Why are the vocals on some records hidden behind the music on my system?


Help! I am new to this forum, but have been into audio for over 45 years and have never had this problem before. I was lucky enough to come into some money and decided to use some of it to up grade my system for the first time in almost 30 yrs. The system consists of McIntosh MC-402, McIntosh C-100, McIntosh MCD-500, VPI HW19 MKIII, Soundsmith Aida, Furutech Ag-12 phono cable, Furutech silver head shell wires, Furutech interconnects and Furutech speaker cables (yes I like Furutech) and Raidho XT-3 speakers. Now on some albums the vocals are buried behind the music and you have a really hard time hearing the singer? Not all albums are voiced in this manner but enough that it is bothersome. I have a large dedicated man room (24 x 27) with minimum treatment. CDs sound just fine so I feel that it is with the phono preamp in the C-100? I have moved the speakers 100s of times and have them at 5' 8" apart and 8' 1" to the focal point and the soundstage is good and the vocals are better, but you still have to really listen hard to hear certain vocals on some albums. Most of my albums are 30 to 50 years old and have been cleaned with a sonic cleaner (best thing ever imho). Even some of my new heavy vinyl has this problem.
scooby2do
Do you know the phono gain via your MM inputs? It is (remotely) possible that the gain is marginal for a 2.2mV cartridge output, I suppose.  But it would help to have some more details regarding your phono stage; does it have separate MM and MC inputs, as Czarivey suggests?

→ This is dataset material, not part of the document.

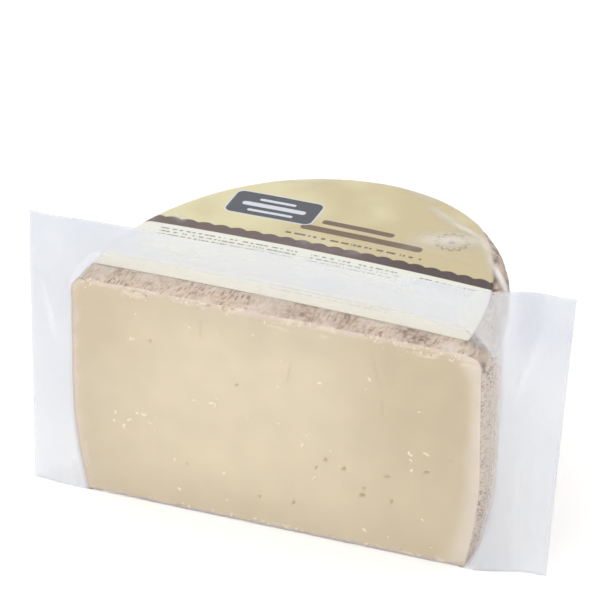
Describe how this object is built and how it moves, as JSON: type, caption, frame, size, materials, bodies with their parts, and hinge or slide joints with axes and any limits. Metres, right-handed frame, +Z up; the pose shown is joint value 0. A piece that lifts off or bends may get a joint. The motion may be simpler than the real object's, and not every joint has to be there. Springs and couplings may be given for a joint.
{
  "type": "vacuum-packed half wheel of aged sheep cheese",
  "caption": "Half wheel of aged sheep cheese with its cut side flat, a paper label on top and a clear vacuum bag whose welded border stands in the plane of the cut.",
  "frame": {"origin": "middle of the footprint's bounding box, on the surface that the pack stands on", "axes": "+Z up, +X to the right along the cut, and the cut faces -Y"},
  "size_m": [0.2348, 0.123, 0.1325],
  "materials": {
    "cheese": "smooth ivory paste with a pinkish brown rind",
    "label": "printed paper in yellow and cream with a brown band",
    "film": "clear film, milky where its two sheets are welded"
  },
  "bodies": {
    "root": {"cheese_half": "cheese", "paper_label": "label", "vacuum_film": "film"}
  },
  "joints": []
}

Other than that, I think you may have no problem; in my experience some cartridges do tend to submerge the vocalist in favor of the instrumentalists, compared to others.  This can actually be a virtue of the cartridge, in the case where you are not listening to a single, stage-center vocal LP.  For example, I found that my Stanton 980LZS tended to paint that sort of picture.  But the Stanton excels at bringing forth internal musical threads within a group of instruments.  It's certainly not broken.  The test for this explanation, of course, is to try another cartridge.

Nothing that you wrote suggests to me that the two channels are necessarily out of phase with each other, but be sure of that, too.  Nothing at all suggests a problem with turntable speed stability; I don't know where that came from.

You say the CDs sound fine and the vocals are recessed only on certain albums. The (only) obvious explanations are either those albums are defective or that's how the vocals are recorded on those songs. My suggestion is to play those albums on another turntable to isolate the issue.

The cart. is new with only 100-150 hours on it and I used a Pro-ject cart. alignment tool and spent several hours aligning it and getting the azimuth set and used a digital stylus force gauge to set it at 1.3 grams. I just finished playing Fleetwood Mac's Heroes are Hard to Find and there it was , yet earlier this morning I played Billy Joels I am an Innocent Man and it almost sounded 3d with the finger snap 3 ft in front of his voice? I'm not 100% sure what the gain is on the McIntosh C-100 is but it is about 10 yrs old and the 1st owner just used the MC input.
scooby2do
The cart. is new with only 100-150 hours on it and I used a Pro-ject cart. alignment tool
I suspect the alignment is off, and suggest you use a gauge which aligns the actual stylus and cantilever using a mirror, such as the WallyTractor.

czarivey nailed it as far as I'm concerned.

Assuming everything is connected properly and the MM input is functional, gain is approximately 35 dB on the MM input which is considerably light for a 2.1 mV cartridge, which would probably be optimized with around 44-45 dB of gain.

On the other hand, 68 dB on the MC side is way too high, and more suited to very low output MC's, certainly below .25 mV and more likely to be effective with .1 to .2 mV cartridges.

Get a new cartridge, get a new phono stage, or modify the gain on the existing phono stage.

Most records would probably sound like they were being played through a wet blanket.